The top line, of course, is stopping Brexit by a revocation of Article 50. Swinson is trying to win over a combination of Remain-inclined former Conservative voters, London liberals, and businesses keen on the EU, alongside the soft, centre-left Lib Dem core support. You can see more analysis of the Liberal Democrat budget and its contents, which includes plans to legalise Cannabis, in a good summary provided by the BBC.
There are signs that the Liberal Democrat strategy is working. In terms of the national polls, the Liberal Democrats have suffered from a slight decline in their vote – but their vote has surged tremendously in particular areas of London. On the weekend, the Observer published three Deltapoll surveys from London seats which were closely fought between Labour and the Conservatives in 2017 – in Kensington, Finchley and Golders Green, and Wimbledon.
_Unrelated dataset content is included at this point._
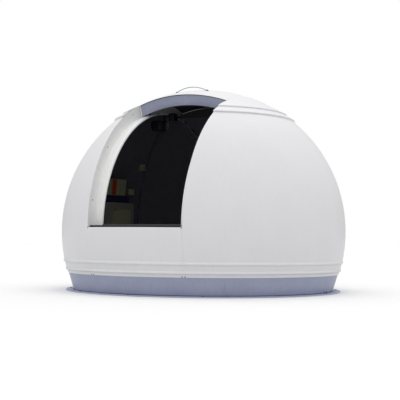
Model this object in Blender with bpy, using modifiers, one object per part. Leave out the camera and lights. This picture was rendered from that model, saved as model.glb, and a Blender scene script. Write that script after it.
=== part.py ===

In all three of the constituencies, where the Conservatives hold a narrow lead, the Liberal Democrats have taken over Labour to become the main challengers. The evidence suggests that the great swings to the Liberal Democrats in these locations, in which they boast increases to their vote of more than 20%, are coming at the expense of both the main parties. They are poaching pro-Remain voters from the Tories as well as eating into Labour’s vote.
The Liberal Democrats will probably still be the third or fourth largest party in the House of Commons after the election. However, the contest could see them emerge as a much more coherent and coordinated political force, and regain some ground lost in 2015 and 2017.